I lapped up the last two books of local writer, Gail Tsukiyama, that I hadn't read. “Night of Many Dreams” was pleasurable, but didn't quite hook me. However, “The Samurai's Garden” made up for it. A story about a Chinese teenager who goes to the family vacation house in Japan to recuperate from tuberculosis a few months before the Japanese invaded China. The story, though, is really about the Japanese caretaker and an older woman with leprosy. Touching, quietly told, I wasn't ready for it to end when the boy, who has recovered, goes back to his family in China.
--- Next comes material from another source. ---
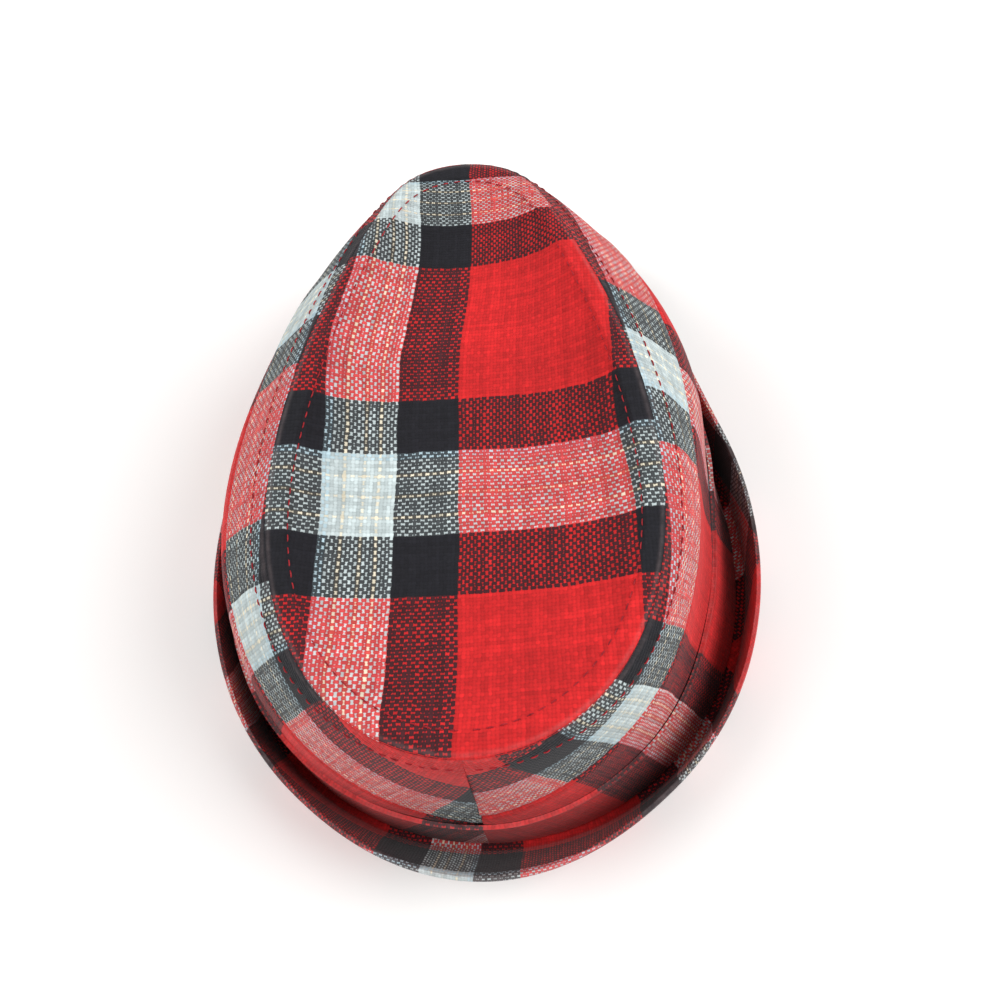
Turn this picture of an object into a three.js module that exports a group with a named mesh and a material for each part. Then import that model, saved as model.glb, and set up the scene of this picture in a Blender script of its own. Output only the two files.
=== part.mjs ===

I rate book this right up there with her other books that I really enjoyed: “Women of the Silk,” “The Language of Threads,” and “Dreaming Water.”

Also read:

  1. “Priestess of Avalon” - the last book of Marion Zimmer Bradly who died while writing it; Diana Paxson finished the book (the life of Constantine's mother, which was a little hard to get into, but once I got in step, it was a good Calgon-take-me-away book)
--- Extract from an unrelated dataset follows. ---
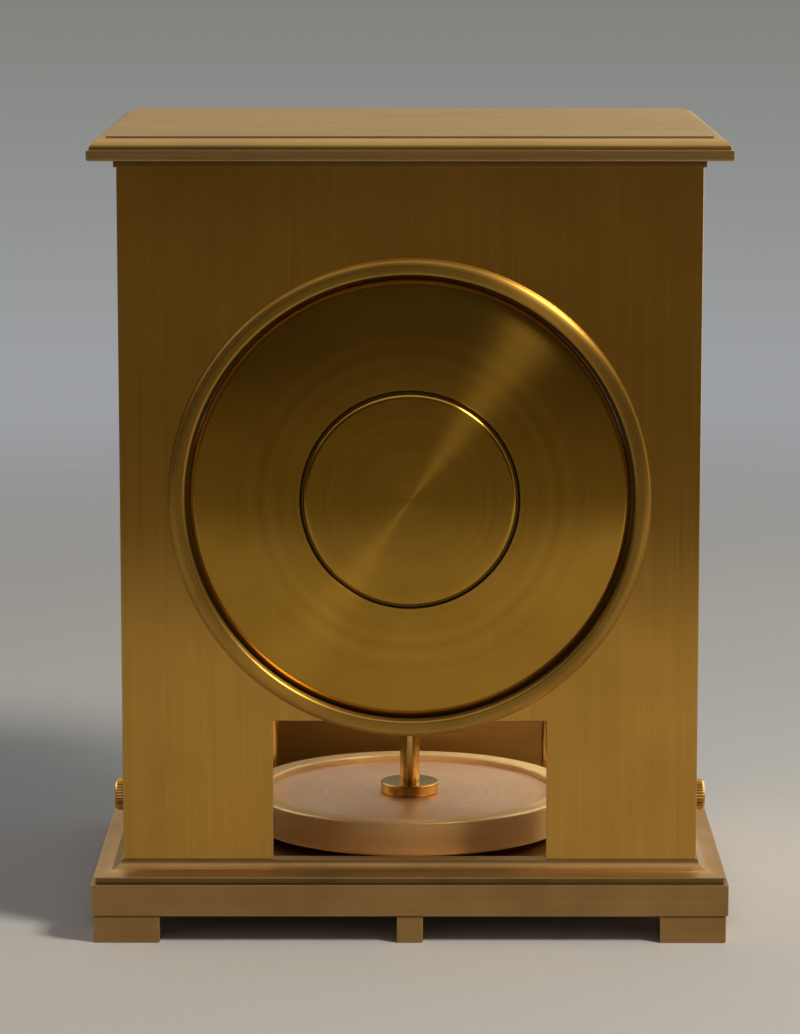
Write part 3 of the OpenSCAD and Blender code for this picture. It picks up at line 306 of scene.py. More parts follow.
# %% Polished and blued steel
polished_steel = worked_metal(
    "polished_steel", "#c4c5c7", "#a3a4a6", (0.12, 0.22), lambda tree: fine_grain(tree, 0.4), 1.5,
    edge_mm=0.15)
blued_steel = worked_metal(
    "blued_spring_steel", "#34486f", "#4b3a5c", (0.18, 0.28), lambda tree: fine_grain(tree, 0.4), 1.5,
    edge_mm=0.1)
print("steels made", polished_steel.name, blued_steel.name)

# %% [markdown]
# ## Enamel, lacquer, ruby and glass
# The chapter ring is fired enamel: slightly warm white, glassy on top, with a faint waviness that shows only
# in reflections. The hands and the printed marks are black lacquer. Bearings are rubies, which are clear and
# red with a high IOR. The panes are plain float glass. A clear coat could imitate the enamel's gloss by a
# second layer, and that is what the Coat sockets do here.

# %% Enamel and black lacquer
fired_enamel, tree = new_material("fired_enamel")
wave = fine_grain(tree, 9)
speckle = fine_grain(tree, 0.8)
cream = add(tree, "ShaderNodeMix", {"Factor": wave, "A": colour("#efe9da"), "B": colour("#e2d9c4")},
            data_type="RGBA").outputs["Result"]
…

  2. “The Book of Salt” - Monique Truong (a Vietnamese cook travels to France and becomes the cook for Gertrude Stein and Alice B. Toklas; did not quite hold my attention, would have rather it spent more time in Vietnam than in France)
  3. “News from Paraguay” - Lily Tuck (the book covered years, but I felt she skimmed through the main characters lives and I was left wondering ‘but how did she feel about that’; in the end, everyone dies, and that alone was worth reading just for the sheer calamity of it all)

Now, off to read “Perfume” by Patrick Suskind, a tale of the “sensual depravity” of a murderer/perfumer in Paris in the 1750's. This would be one of those guilty pleasures reads complete with a naked woman on the cover.